→ Data:

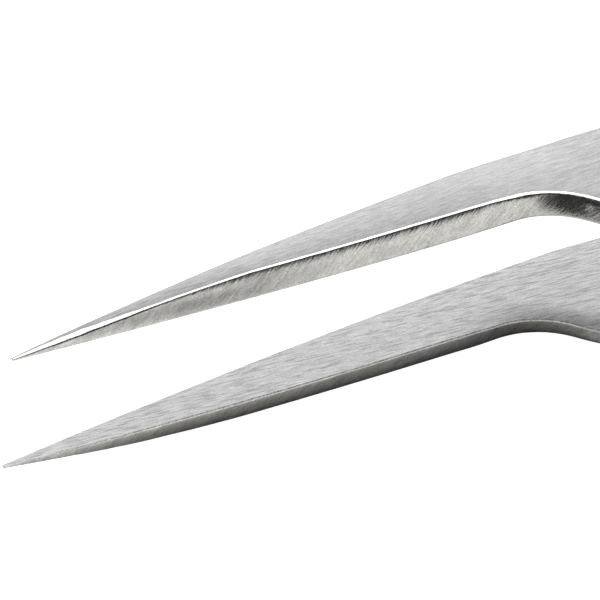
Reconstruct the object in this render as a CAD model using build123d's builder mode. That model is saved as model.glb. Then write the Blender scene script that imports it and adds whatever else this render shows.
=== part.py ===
"""Curved fine-point tweezers for planting aquariums: two mirrored spring-steel arms on a riveted tail.

Frame: +X runs along the handle towards the tail, the points are at -X and curve towards -Y, +Z is up.
The origin is on the flat outer face of the lower arm, on the handle's centre line, at mid-length.
The arms are mirror images about the middle plane, so every arm piece is built once and mirrored.
"""

from build123d import *
import math
import os

# ---------------------------------------------------------------- driving dimensions, millimetres
overall_length = 250.0
steel = 2.1  # thickness of the strip the arms are ground from
grip_gap = 8.9  # open space between the two inner faces along the grips
point_splay, splay_length = 0.25, 40.0  # each inner face falls away evenly by this much to its point
spacer_thickness = 3.0

tail_length = 26.0  # riveted stretch
spring_length = 58.0  # flexing stretch in front of the tail
tail_width = 9.0
tail_corner = 3.0

# plan view: headings are degrees from +X, turns are positive to the left
point_offset = 18.0  # how far the points lie to the side of the handle's centre line
point_width = 0.24
point_thickness = 0.12
point_taper = 24.0  # length over which the arm thins down to its point
near_heading, near_flank_radius, near_flank_turn = 19.5, 570.0, 3.72
notch_radius, notch_turn = 6.0, 47.9
heel_radius = 20.0
far_heading, far_flank_radius, far_flank_turn = 30.25, 514.0, 4.75
shoulder_radius = 44.0
blade_heading, blade_run, neck_radius = 24.6, 33.0, 47.0  # centre line: straight, then one bend

# section: flat inner face, edges that lean inwards in an arc, then a narrower flat outer face
# leans are degrees from upright, where an edge leaves the inner face
edge_radius, near_lean = 7.3, 8.0
flank_radius, flank_lean = 5.0, 6.0  # the near edge as far as the notch
notch_at, notch_blend = 33.5, 3.0
flank_taper = 12.0  # length over which the near lean fades out towards the point
point_far_lean, neck_far_lean, grip_far_lean = 23.0, 7.0, 12.0  # the far edge: more, less, more
far_lean_falls, far_lean_rises, far_lean_settles = 8.0, 34.0, 48.0
far_break, near_break = 0.05, 0.15
point_facet, point_facet_end, point_facet_fade = 0.32, 10.0, 4.0  # wider near break at the point
neck_relief, neck_relief_at, neck_relief_reach = 0.28, 42.0, 9.0

# lofts: even steps, closer together where the plan view turns
grinding = 0.02  # blades are lofted this much too thick, then cut flat
shaped_length, shaped_steps = 54.0, 27
handle_steps, spring_steps = 8, 10

# grip grooves, across the outer face of each handle
groove_count, groove_pitch, groove_depth, groove_width = 22, 2.0, 0.35, 1.1
groove_first_x = -44.0

# fasteners
rivet_radius, rivet_head_radius = 1.5, 2.4
rivet_head_rise = rivet_head_radius - rivet_radius  # countersunk at 90 degrees
rivet_spots = {"front_rivet": 106.0, "rear_rivet": 118.0}
pin_x, pin_radius, pin_foot_radius, pin_foot_height = 25.0, 1.0, 1.5, 0.7
pin_hole_radius = 1.5
pin_tip_radius = 0.4
pin_reach = 9.2  # how far the guide pin stands above the lower arm's inner face

# ---------------------------------------------------------------- derived places
point_x = -overall_length / 2
tail_end_x = overall_length / 2
tail_x = tail_end_x - tail_length
spring_x = tail_x - spring_length
half_gap = grip_gap / 2
middle_z = steel + half_gap
half_spacer = spacer_thickness / 2
half_tail = tail_width / 2
groove_middle_x = groove_first_x + groove_pitch * (groove_count - 1) / 2
middle_plane = Plane.XY.offset(middle_z)


def direction(degrees):
    """Unit vector in the plan view."""
    return Vector(math.cos(math.radians(degrees)), math.sin(math.radians(degrees)))


def handle_edge(front, side):
    """From the widest point of the handle, an easy S down to the tail's half width, then straight."""
    reach = (tail_x - front.X) / 3
    tail_start = Vector(tail_x, side * half_tail)
    Bezier(front, front + Vector(reach), tail_start - Vector(reach), tail_start)
    Line(tail_start, tail_start + Vector(2 * tail_length))


# ---------------------------------------------------------------- plan view of one arm
point = Vector(point_x, -point_offset)
across_point = direction(blade_heading + 90) * point_width / 2

with BuildLine() as near_edge:  # the hollow side of the curve
    near_flank = JernArc(point - across_point, direction(near_heading), near_flank_radius, near_flank_turn)
    notch = JernArc(near_flank @ 1, near_flank % 1, notch_radius, -notch_turn)
    heel_turn = notch_turn - near_heading - near_flank_turn
    heel = JernArc(notch @ 1, notch % 1, heel_radius, heel_turn)
    handle_edge(heel @ 1, -1)

with BuildLine() as far_edge:  # the bulging side of the curve
    far_flank = JernArc(point + across_point, direction(far_heading), far_flank_radius, -far_flank_turn)
    shoulder_turn = far_heading - far_flank_turn
    shoulder = JernArc(far_flank @ 1, far_flank % 1, shoulder_radius, -shoulder_turn)
    handle_edge(shoulder @ 1, 1)

with BuildLine() as centre_line:
    blade_centre = Line(point, point + direction(blade_heading) * blade_run)
    neck_centre = JernArc(blade_centre @ 1, blade_centre % 1, neck_radius, -blade_heading)
    neck_end = neck_centre @ 1
    Line(neck_end, Vector(tail_end_x, neck_end.Y))

neck_end_distance = blade_run + neck_centre.length
centre_wire = centre_line.wire()


def distance_at(x):
    """Distance along the centre line from the points to the handle section at x."""
    return neck_end_distance + x - neck_end.X


# ---------------------------------------------------------------- side view of one arm
def inner_z(x):
    """Height of the upper arm's inner face above the middle plane."""
    along = min(max((x - spring_x) / spring_length, 0), 1)
    ease = along * along * (3 - 2 * along)
    splay = point_splay * max(1 - (x - point_x) / splay_length, 0)
    return half_gap + splay + (half_spacer - half_gap) * ease


def thickness(distance, inner_height):
    """Arm thickness: ground thin to the point, relieved at the neck, never above the outer face."""
    to_full = min(distance / point_taper, 1)
    body = steel - (steel - point_thickness) * (1 - to_full) ** 2
    from_neck = min(abs(distance - neck_relief_at) / neck_relief_reach, 1)
    relieved = body - neck_relief * math.cos(math.pi / 2 * from_neck) ** 2
    return min(relieved, half_gap + steel - inner_height)


def near_shape(distance):
    """Radius, starting lean and corner break of the edge on the hollow side."""
    past_notch = min(max((distance - notch_at) / notch_blend, 0), 1)
    radius = flank_radius + (edge_radius - flank_radius) * past_notch
    lean = flank_lean + (near_lean - flank_lean) * past_notch
    fade = min(max((point_facet_end - distance) / point_facet_fade, 0), 1)
    return radius, lean * min(distance / flank_taper, 1), near_break + (point_facet - near_break) * fade


def far_shape(distance):
    """Radius, starting lean and corner break of the edge on the bulging side."""
    to_neck = min(max((distance - far_lean_falls) / (far_lean_rises - far_lean_falls), 0), 1)
    to_grip = min(max((distance - far_lean_rises) / (far_lean_settles - far_lean_rises), 0), 1)
    at_neck = point_far_lean + (neck_far_lean - point_far_lean) * to_neck
    return edge_radius, at_neck + (grip_far_lean - neck_far_lean) * to_grip, far_break


def edge_run(height, radius, lean):
    """How far an edge has leaned inwards at a height above the inner face."""
    start = math.radians(lean)
    return radius * (math.cos(start) - math.sqrt(1 - (math.sin(start) + height / radius) ** 2))


def edge_points(corner, inwards, height, half_width, shape):
    """Points up one edge of a section: inner corner, half way up, top of the arc, outer face."""
    radius, lean, widest_break = shape
    width = min(widest_break, 0.9 * (half_width - edge_run(height, radius, lean)))
    rise = height - width / 2
    half_run, run = edge_run(rise / 2, radius, lean), edge_run(rise, radius, lean)
    inset = [0, half_run, run, run + width]
    return [(corner + inwards * step, z) for step, z in zip(inset, (0, rise / 2, rise, height))]


def crossing(edge, place, across):
    """Where a section line through place meets one edge of the plan view, measured along across."""
    reach = across * overall_length / 4
    section_line = Edge.make_line(place - reach, place + reach)
    hit = edge.line.intersect(section_line).vertices()[0]
    return (Vector(hit) - place).dot(across)


def arm_section(distance, extra=0.0):
    """Sketch of the upper arm's cross-section at a distance along the centre line."""
    place = centre_wire.position_at(distance, position_mode=PositionMode.LENGTH)
    heading = centre_wire.tangent_at(distance, position_mode=PositionMode.LENGTH)
    across = Vector(-heading.Y, heading.X)
    near, far = crossing(near_edge, place, across), crossing(far_edge, place, across)
    inner_height, half_width = inner_z(place.X), (far - near) / 2
    height = thickness(distance, inner_height) + extra
    near_side = edge_points(near, 1, height, half_width, near_shape(distance))
    far_side = edge_points(far, -1, height, half_width, far_shape(distance))
    origin = Vector(place.X, place.Y, middle_z + inner_height)
    with BuildSketch(Plane(origin=origin, x_dir=across, z_dir=heading)) as section:
        with BuildLine():
            Line(near_side[0], far_side[0])
            ThreePointArc(far_side[0], far_side[1], far_side[2])
            Line(far_side[2], far_side[3])
            Line(far_side[3], near_side[3])
            Line(near_side[3], near_side[2])
            ThreePointArc(near_side[2], near_side[1], near_side[0])
        make_face()
    return section.sketch


def arm_sections(start, end, steps, extra=0.0):
    """Evenly spaced cross-sections between two distances along the centre line."""
    return [arm_section(start + (end - start) * step / steps, extra) for step in range(steps + 1)]


def save(part, name):
    """Labels one finished piece and writes it as a STEP file."""
    part.label = name
    export_step(part, f"parts/{name}.step")


def save_mirrored(part, name):
    """Writes the upper arm's piece and its mirror image on the lower arm."""
    save(part, f"upper_{name}")
    save(mirror(part, about=middle_plane), f"lower_{name}")


os.makedirs("parts", exist_ok=True)
outer_z = middle_z + half_gap + steel
tail_outer_z = middle_z + half_spacer + steel

# ---------------------------------------------------------------- blade with its grip
with BuildPart() as blade:
    loft(arm_sections(0, shaped_length, shaped_steps, grinding))
    loft(arm_sections(shaped_length, distance_at(spring_x), handle_steps, grinding))
    split(bisect_by=Plane.XY.offset(outer_z), keep=Keep.BOTTOM)
    with BuildSketch(Plane.XZ) as grooves:
        with Locations((groove_middle_x, outer_z)):
            with GridLocations(groove_pitch, 0, groove_count, 1):
                Polygon((-groove_width / 2, 0), (groove_width / 2, 0), (0, -groove_depth), align=None)
    extrude(amount=tail_width, both=True, mode=Mode.SUBTRACT)

with BuildPart() as upper_blade:
    add(blade.part)
    with Locations((pin_x, 0, outer_z)):
        Hole(pin_hole_radius, depth=2 * steel)

with BuildPart() as lower_blade:
    add(mirror(blade.part, about=middle_plane))
    with Locations((pin_x, 0, steel)):
        Hole(pin_radius, depth=steel)
    with Locations((pin_x, 0, 0)):
        Cylinder(pin_foot_radius, 2 * pin_foot_height, mode=Mode.SUBTRACT)

save(upper_blade.part, "upper_arm_blade")
save(lower_blade.part, "lower_arm_blade")

# ---------------------------------------------------------------- spring
with BuildPart() as spring:
    loft(arm_sections(distance_at(spring_x), distance_at(tail_x), spring_steps))

save_mirrored(spring.part, "arm_spring")

# ---------------------------------------------------------------- tail, riveted
with BuildPart() as tail:
    extrude(arm_section(distance_at(tail_x)), amount=tail_length)
    with BuildSketch(middle_plane):
        with Locations((tail_x, 0)):
            RectangleRounded(2 * tail_length, tail_width, tail_corner)
    extrude(amount=half_spacer + steel, mode=Mode.INTERSECT)
    with Locations([(x, 0, tail_outer_z) for x in rivet_spots.values()]):
        CounterSinkHole(rivet_radius, rivet_head_radius, 2 * steel, counter_sink_angle=90)

save_mirrored(tail.part, "arm_tail")

with BuildPart() as spacer:
    with BuildSketch(middle_plane):
        with Locations((tail_x, 0)):
            RectangleRounded(2 * tail_length, tail_width, tail_corner)
        with Locations((tail_x, 0)):
            Rectangle(2 * tail_length, tail_width, align=(Align.MAX, Align.CENTER), mode=Mode.SUBTRACT)
        with Locations([(x, 0) for x in rivet_spots.values()]):
            Circle(rivet_radius, mode=Mode.SUBTRACT)
    extrude(amount=half_spacer, both=True)

save(spacer.part, "tail_spacer")

# ---------------------------------------------------------------- rivets, heads flush in both tails
for name, x in rivet_spots.items():
    with BuildPart() as rivet:
        with BuildSketch(Plane.XZ) as half_rivet:
            Polygon(
                (x, middle_z),
                (x + rivet_radius, middle_z),
                (x + rivet_radius, tail_outer_z - rivet_head_rise),
                (x + rivet_head_radius, tail_outer_z),
                (x, tail_outer_z),
                align=None,
            )
        revolve(axis=Axis((x, 0, 0), (0, 0, 1)))
        mirror(about=middle_plane)
    save(rivet.part, name)

# ---------------------------------------------------------------- guide pin, pressed into the lower arm
with BuildPart() as pin:
    with Locations((pin_x, 0, 0)):
        Cylinder(pin_foot_radius, pin_foot_height, align=(Align.CENTER, Align.CENTER, Align.MIN))
        Cylinder(pin_radius, steel + pin_reach, align=(Align.CENTER, Align.CENTER, Align.MIN))
    fillet(pin.edges().group_by(Axis.Z)[-1], pin_tip_radius)

save(pin.part, "guide_pin")
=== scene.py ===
"""Curved fine-point aquascaping tweezers: looks. Lengths are worked out in millimetres, built in metres."""

import bpy
import math
import numpy as np
from mathutils import Matrix, Vector


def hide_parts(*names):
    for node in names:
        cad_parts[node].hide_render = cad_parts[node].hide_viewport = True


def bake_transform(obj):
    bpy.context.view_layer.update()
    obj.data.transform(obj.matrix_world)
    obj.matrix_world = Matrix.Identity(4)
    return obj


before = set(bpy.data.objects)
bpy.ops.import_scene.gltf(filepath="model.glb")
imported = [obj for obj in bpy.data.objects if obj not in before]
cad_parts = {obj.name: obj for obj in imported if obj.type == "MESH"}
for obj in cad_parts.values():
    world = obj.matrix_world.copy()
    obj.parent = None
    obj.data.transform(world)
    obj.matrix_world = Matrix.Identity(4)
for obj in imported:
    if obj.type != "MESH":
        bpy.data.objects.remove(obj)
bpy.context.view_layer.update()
MM = 0.001

# ---------------------------------------------------------------- the arm's plan and side views, as in CAD
POINT = np.array((-125.0, -18.0))
TAIL_END_X, TAIL_X, SPRING_X = 125.0, 99.0, 41.0
HALF_TAIL, TAIL_CORNER = 4.5, 3.0
HALF_GAP, HALF_SPACER, STEEL = 4.45, 1.5, 2.1
POINT_SPLAY, SPLAY_LENGTH = 0.25, 40.0
MIDDLE_Z, OUTER, TAIL_OUTER = HALF_GAP + STEEL, HALF_GAP + STEEL, HALF_SPACER + STEEL
POINT_WIDTH, POINT_THICKNESS, POINT_TAPER = 0.24, 0.12, 24.0
BLADE_HEADING, BLADE_RUN, NECK_RADIUS = 24.6, 33.0, 47.0
NEAR_HEADING, NEAR_FLANK_RADIUS, NEAR_FLANK_TURN = 19.5, 570.0, 3.72
NOTCH_RADIUS, NOTCH_TURN, HEEL_RADIUS = 6.0, 47.9, 20.0
FAR_HEADING, FAR_FLANK_RADIUS, FAR_FLANK_TURN, SHOULDER_RADIUS = 30.25, 514.0, 4.75, 44.0
NECK_RELIEF, NECK_RELIEF_AT, NECK_RELIEF_REACH = 0.28, 42.0, 9.0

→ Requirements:
Starting at the line that holds "into the lower arm", copy each line exactly and stop after the line that holds "for node in".

→ Result of the exercise:
# ---------------------------------------------------------------- guide pin, pressed into the lower arm
with BuildPart() as pin:
    with Locations((pin_x, 0, 0)):
        Cylinder(pin_foot_radius, pin_foot_height, align=(Align.CENTER, Align.CENTER, Align.MIN))
        Cylinder(pin_radius, steel + pin_reach, align=(Align.CENTER, Align.CENTER, Align.MIN))
    fillet(pin.edges().group_by(Axis.Z)[-1], pin_tip_radius)

save(pin.part, "guide_pin")
=== scene.py ===
"""Curved fine-point aquascaping tweezers: looks. Lengths are worked out in millimetres, built in metres."""

import bpy
import math
import numpy as np
from mathutils import Matrix, Vector


def hide_parts(*names):
    for node in names:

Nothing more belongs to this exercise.